Two groundbreaking events that took place during Obama’s presidency were not of his doing: The legalization of same-sex marriage, imposed by the Supreme Court, and the legalization of cannabis, voted in by referendum in 28 states. In terms of domestic policy, the president’s main advantage is the power of the pulpit. After all, the White House is the most influential “pulpit” in the United States, used to galvanize the people and lead by example. The fact the Obama family were exemplary is no small achievement in a country where many African-American families are in tatters. Was Obama a great president? In terms of his dignified behavior, he certainly was.

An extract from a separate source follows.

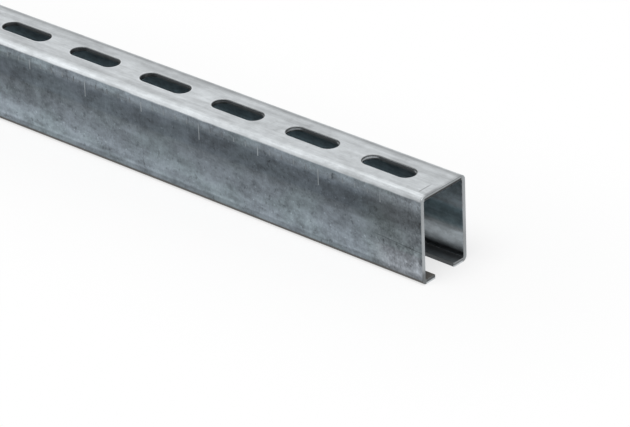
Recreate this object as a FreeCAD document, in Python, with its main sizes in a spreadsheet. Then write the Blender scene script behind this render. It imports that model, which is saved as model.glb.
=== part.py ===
"""Slotted mounting rail of galvanised sheet steel: one roll-formed length with a row of long holes.

The rail lies along X with its slotted web on top, its two inward lips on the floor (z = 0) and the
photographed end at +X. The origin is the middle of the footprint. All sizes are in millimetres.
"""
import math
import os

import FreeCAD
import Part
import Sketcher

# Driving sizes
SIZES = {
    "rail_length": 2000.0,    # a length such rails are stocked in
    "rail_width": 42.0,       # over the two flanges
    "rail_height": 60.0,      # floor to the top of the web
    "sheet": 3.0,             # wall thickness, the same through the bends
    "mouth": 18.0,            # clear gap between the lips
    "bend_inside": 0.8,       # inside radius of the four bends
    "slot_width": 13.5,       # clears an M12 bolt
    "slot_length": 40.0,      # end to end
    "slot_pitch": 62.5,       # centre to centre
    "slot_lead": 0.5,         # edge that the punch drew in round each slot, on the outside
    "end_margin": 42.5,       # cut end at +X to the centre of the first slot
    "least_land": 8.0,        # least steel left between the last slot and the far cut
}


def make_sheet(doc):
    """Spreadsheet with one named cell for each driving size."""
    sheet = doc.addObject("Spreadsheet::Sheet", "Sizes")
    for row, (name, value) in enumerate(SIZES.items(), start=1):
        sheet.set(f"A{row}", name)
        sheet.set(f"B{row}", str(value))
        sheet.setAlias(f"B{row}", name)
    doc.recompute()
    return sheet


def origin_feature(body, role):
    """Origin plane or axis of the body, by its role."""
    return next(f for f in body.Origin.OriginFeatures if f.Role == role)


def new_sketch(body, name, plane, lift=None):
    """Sketch on one of the body's own origin planes, lifted off it by an expression if given."""
    sketch = body.newObject("Sketcher::SketchObject", name)
    sketch.AttachmentSupport = [(origin_feature(body, plane), "")]
    sketch.MapMode = "FlatFace"
    if lift:
        sketch.setExpression("AttachmentOffset.Base.z", lift)
    return sketch


def relate(sketch, kind, *refs):
    """Geometric constraint with no number; -1 is the sketch's level axis and -2 its upright one."""
    sketch.addConstraint(Sketcher.Constraint(kind, *refs))


def dimension(sketch, name, kind, refs, value, expression):
    """Named dimension that follows an expression over the named sizes."""
    index = sketch.addConstraint(Sketcher.Constraint(kind, *refs, value))
    sketch.renameConstraint(index, name)
    sketch.setExpression(f"Constraints.{name}", expression)


def section_sketch(body):
    """C section with sharp corners: web on top, flanges at the sides, lips turned in below."""
    s = SIZES
    half, inner, mouth = s["rail_width"] / 2, s["rail_width"] / 2 - s["sheet"], s["mouth"] / 2
    top, under, lip = s["rail_height"], s["rail_height"] - s["sheet"], s["sheet"]
    points = [(-mouth, 0), (-half, 0), (-half, top), (half, top), (half, 0), (mouth, 0),
              (mouth, lip), (inner, lip), (inner, under), (-inner, under), (-inner, lip), (-mouth, lip)]
    sketch = new_sketch(body, "Section", "YZ_Plane")
    count = len(points)
    for i in range(count):
        a, b = points[i], points[(i + 1) % count]
        sketch.addGeometry(Part.LineSegment(FreeCAD.Vector(*a, 0), FreeCAD.Vector(*b, 0)), False)
    for i in range(count):
        relate(sketch, "Coincident", i, 2, (i + 1) % count, 1)
    for i in (1, 3, 5, 7, 9, 11):
        relate(sketch, "Vertical", i)
    for i in (0, 4, 6, 10):
        relate(sketch, "Horizontal", i)
    relate(sketch, "Symmetric", 2, 1, 2, 2, -2)
    relate(sketch, "Symmetric", 8, 1, 8, 2, -2)
    relate(sketch, "Symmetric", 0, 1, 4, 2, -2)
    relate(sketch, "PointOnObject", 0, 1, -1)
    wall = s["sheet"]
    dimension(sketch, "over_flanges", "DistanceX", (2, 1, 2, 2), 2 * half, "Sizes.rail_width")
    dimension(sketch, "over_web", "DistanceY", (-1, 1, 2, 1), top, "Sizes.rail_height")
    dimension(sketch, "between_lips", "DistanceX", (0, 1, 4, 2), 2 * mouth, "Sizes.mouth")
    dimension(sketch, "lip_right", "DistanceY", (5, 1, 5, 2), wall, "Sizes.sheet")
    dimension(sketch, "lip_left", "DistanceY", (0, 1, 10, 2), wall, "Sizes.sheet")
    dimension(sketch, "web_wall", "DistanceY", (8, 1, 2, 2), wall, "Sizes.sheet")
    dimension(sketch, "flange_wall", "DistanceX", (8, 1, 2, 2), wall, "Sizes.sheet")
    return sketch


def pad_along(body, name, sketch, expression):
    """Pad of the sketch, the same length to both sides of its plane."""
    pad = body.newObject("PartDesign::Pad", name)
    pad.Profile = sketch
    if "SideType" in pad.PropertiesList:
        pad.SideType = "Symmetric"
    else:
        pad.Midplane = True
    pad.setExpression("Length", expression)
    return pad


def long_edges(shape, spots):
    """Names of the edges along X that pass through the given (y, z) spots."""
    names = []
    for index, edge in enumerate(shape.Edges, start=1):
        middle = edge.valueAt((edge.FirstParameter + edge.LastParameter) / 2)
        along = edge.Curve.TypeId == "Part::GeomLine" and abs(abs(edge.Curve.Direction.x) - 1) < 1e-9
        if along and any(abs(middle.y - y) < 1e-4 and abs(middle.z - z) < 1e-4 for y, z in spots):
            names.append(f"Edge{index}")
    return names


def slot_rims(shape):
    """Names of the edges where the slots break through the top of the web."""
    top, reach = SIZES["rail_height"], SIZES["slot_width"] / 2 + 1e-3
    names = []
    for index, edge in enumerate(shape.Edges, start=1):
        box = edge.BoundBox
        if abs(box.ZMin - top) < 1e-4 and -reach < box.YMin and box.YMax < reach:
            names.append(f"Edge{index}")
    return names


def bend(doc, body, name, base, spots, expression):
    """Round the long edges at the given (y, z) spots."""
    doc.recompute()
    names = long_edges(base.Shape, spots)
    assert len(names) == len(spots), (name, names)
    fillet = body.newObject("PartDesign::Fillet", name)
    fillet.Base = (base, names)
    fillet.setExpression("Radius", expression)
    doc.recompute()
    return fillet


def slot_sketch(body):
    """Outline of the first long hole, on the top of the web next to the +X end."""
    s = SIZES
    radius, reach = s["slot_width"] / 2, (s["slot_length"] - s["slot_width"]) / 2
    centre = s["rail_length"] / 2 - s["end_margin"]
    sketch = new_sketch(body, "SlotOutline", "XY_Plane", "Sizes.rail_height")
    right, left = FreeCAD.Vector(centre + reach, 0, 0), FreeCAD.Vector(centre - reach, 0, 0)
    up, across, quarter = FreeCAD.Vector(0, 0, 1), FreeCAD.Vector(0, radius, 0), math.pi / 2
    sketch.addGeometry(Part.ArcOfCircle(Part.Circle(right, up, radius), -quarter, quarter), False)
    sketch.addGeometry(Part.ArcOfCircle(Part.Circle(left, up, radius), quarter, 3 * quarter), False)
    sketch.addGeometry(Part.LineSegment(right + across, left + across), False)
    sketch.addGeometry(Part.LineSegment(left - across, right - across), False)
    for a, b in (((0, 2), (2, 1)), ((2, 2), (1, 1)), ((1, 2), (3, 1)), ((3, 2), (0, 1))):
        relate(sketch, "Tangent", *a, *b)
    relate(sketch, "PointOnObject", 0, 3, -1)
    relate(sketch, "PointOnObject", 1, 3, -1)
    dimension(sketch, "end_radius", "Radius", (0,), radius, "Sizes.slot_width / 2")
    dimension(sketch, "straight", "DistanceX", (1, 3, 0, 3), 2 * reach,
              "Sizes.slot_length - Sizes.slot_width")
    dimension(sketch, "place", "DistanceX", (-1, 1, 0, 3), centre + reach,
              "Sizes.rail_length / 2 - Sizes.end_margin + (Sizes.slot_length - Sizes.slot_width) / 2")
    return sketch


def pocket_down(doc, body, name, sketch, expression):
    """Pocket of the sketch into the web; the steel it takes away is checked."""
    before = body.Shape.Volume
    pocket = body.newObject("PartDesign::Pocket", name)
    pocket.Profile = sketch
    pocket.Type = "Length"
    pocket.setExpression("Length", expression)
    doc.recompute()
    assert pocket.Shape.Volume < before - 1, name
    return pocket


def repeat_along(doc, body, name, features, count, pitch):
    """Repeat features towards -X, as many times as the length holds."""
    pattern = body.newObject("PartDesign::LinearPattern", name)
    pattern.Originals = features
    pattern.Direction = (origin_feature(body, "X_Axis"), [""])
    pattern.Reversed = True
    body.Tip = pattern
    pattern.setExpression("Occurrences", count)
    pattern.setExpression("Length", f"({count} - 1) * {pitch}")
    doc.recompute()
    return pattern


def draw_in_rims(doc, body, name, row, expression):
    """Bevel the top rim of every slot, as the punch draws the steel in where it enters."""
    names = slot_rims(row.Shape)
    assert len(names) == 4 * row.Occurrences, (name, len(names))
    chamfer = body.newObject("PartDesign::Chamfer", name)
    chamfer.Base = (row, names)
    chamfer.setExpression("Size", expression)
    body.Tip = chamfer
    doc.recompute()
    return chamfer


def build_rail(doc):
    """The whole rail as one PartDesign body."""
    s = SIZES
    body = doc.addObject("PartDesign::Body", "SlottedRail")
    stock = pad_along(body, "Stock", section_sketch(body), "Sizes.rail_length")
    half, top = s["rail_width"] / 2, s["rail_height"]
    inner, under, lip = half - s["sheet"], top - s["sheet"], s["sheet"]
    outside = [(-half, 0), (half, 0), (-half, top), (half, top)]
    inside = [(-inner, lip), (inner, lip), (-inner, under), (inner, under)]
    outer = bend(doc, body, "OutsideBends", stock, outside, "Sizes.bend_inside + Sizes.sheet")
    bend(doc, body, "InsideBends", outer, inside, "Sizes.bend_inside")
    slot = pocket_down(doc, body, "FirstSlot", slot_sketch(body), "Sizes.sheet * 1.5")
    room = "Sizes.rail_length - Sizes.end_margin - Sizes.slot_length / 2 - Sizes.least_land"
    count = f"(floor(({room}) / Sizes.slot_pitch) + 1)"
    row = repeat_along(doc, body, "SlotRow", [slot], count, "Sizes.slot_pitch")
    draw_in_rims(doc, body, "SlotRims", row, "Sizes.slot_lead")
    return body


def check(doc, body):
    """Stop on any feature in error, or a shape that is not one valid solid."""
    for feature in doc.Objects:
        bad = {"Invalid", "Error"} & set(feature.State)
        assert not bad, (feature.Name, feature.State)
    shape = body.Shape
    assert shape.isValid() and len(shape.Solids) == 1, "the rail is not one valid solid"
    box = shape.BoundBox
    print(f"slotted_rail: {box.XLength:.2f} x {box.YLength:.2f} x {box.ZLength:.2f} mm,"
          f" z from {box.ZMin:.3f}, {shape.Volume / 1000:.1f} cm3, {len(shape.Faces)} faces")


def main():
    """Build the rail and write its STEP file."""
    os.makedirs("parts", exist_ok=True)
    doc = FreeCAD.newDocument("SlottedRail")
    make_sheet(doc)
    body = build_rail(doc)
    doc.recompute()
    check(doc, body)
    body.Shape.exportStep("parts/slotted_rail.step")


main()
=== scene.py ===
"""Slotted mounting rail of galvanised sheet steel: its skin, punched edges, marks, light and camera.

The rail lies along X with its slotted web on top and its open side on the floor (z = 0). The cut end
that the camera looks at is at +X. Lengths are metres: the rail's own are written as millimetres times
MM, and the stops of a fade are plain millimetres.
"""
import logging
import math
from dataclasses import dataclass, field
from enum import Enum
from typing import Callable, Union

import bmesh
import bpy
from mathutils import Matrix, Vector


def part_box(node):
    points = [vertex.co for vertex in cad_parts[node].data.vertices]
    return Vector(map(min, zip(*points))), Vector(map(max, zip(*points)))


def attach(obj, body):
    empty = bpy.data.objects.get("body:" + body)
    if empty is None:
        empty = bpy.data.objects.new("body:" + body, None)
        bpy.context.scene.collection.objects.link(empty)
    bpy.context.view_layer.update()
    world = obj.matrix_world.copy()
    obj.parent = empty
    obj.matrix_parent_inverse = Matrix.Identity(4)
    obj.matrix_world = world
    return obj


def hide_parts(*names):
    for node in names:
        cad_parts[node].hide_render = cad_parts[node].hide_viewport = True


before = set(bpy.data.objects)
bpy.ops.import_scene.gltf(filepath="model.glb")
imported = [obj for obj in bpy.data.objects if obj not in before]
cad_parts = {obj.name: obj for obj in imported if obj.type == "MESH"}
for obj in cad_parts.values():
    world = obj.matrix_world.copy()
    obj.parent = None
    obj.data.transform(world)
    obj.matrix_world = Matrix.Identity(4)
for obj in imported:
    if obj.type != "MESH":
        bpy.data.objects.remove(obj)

LOG = logging.getLogger("slotted_rail")
MM = 0.001
RAIL_NODE = "slotted_rail"
CLOSE = 0.02 * MM
NOISE_MEAN = 0.5

Triple = tuple[float, float, float]
Colour = Triple
Curve = tuple[tuple[float, float], ...]
Fade = tuple[float, ...]
Spot = Callable[[Vector], bool]

EVEN: Triple = (1.0, 1.0, 1.0)
DRAWN_OUT: Triple = (1.0, 26.0, 26.0)
WHITE: Colour = (1.0, 1.0, 1.0)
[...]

His foreign policy is harder to evaluate. The president holds more power in this sphere, but is supervised by the Senate, the media and public opinion. The right-wing criticizes his soft approach to Iran, Chinese imperialism and Russian invasions of Crimea and Syria. The Chinese and the Russians would most probably have backed down in the face of the aggressive determination of George W. Bush or Ronald Reagan. But Obama was elected for his pacifism and his promise to “bring our troops home.” And he honored his commitments: There were few American soldiers killed in action during his presidency. This counts more for the American public than dying for Syria, Ukraine of the Spratly Islands. We may reproach him, as the Republicans do, for having failed to go to war against Bashar al-Assad, but would it have been worth betraying his popular mandate? Obama was restricted to a secret war fought by the U.S. Special Forces and drones to eliminate several thousand jihadist soldiers, including Osama bin Laden. Surely a great president is one who respects the wishes of his voters? This criteria is rarely decisive in such judgement, but I believe it should be.
I have often written that the American president is a Gulliver tied down by Lilliputians, and Obama is a testament to this image. Some of his predecessors seem to have thrown off their chains, but this is because events have defined these “great” presidents more than they themselves have defined the events. Take Abraham Lincoln, for example. The American Civil War was thrust upon him, he emerged victorious, and gave the conflict a meaning it did not have at the start — the abolition of slavery. Circumstances defined Lincoln, not the other way around. The same can be said of Franklin D. Roosevelt, whose only choice was to win a war he would have preferred to avoid fighting. Ronald Reagan was doubly lucky, with a new economy driven by the Internet (that he did not invent), and the collapse of the Soviet Union (that he did not cause). And yet, today, Americans see him as one of their greatest presidents.
Returning to Napoleon I, he believed that winning a battle depended on luck. In this sense, a great president is one who is lucky, and who knows how to be in the right place at the right time. Obama positioned himself halfway, too reserved to be completely lucky, and never faced with a major crisis. That being said, he did not cause one, either. I do not credit Obama for the economic revival in the United States; he has nothing to do with it, in the same way that George W. Bush was hardly responsible for the 2008 financial crisis. A president is nothing more than a president — a reality with which Donald Trump will soon be confronted.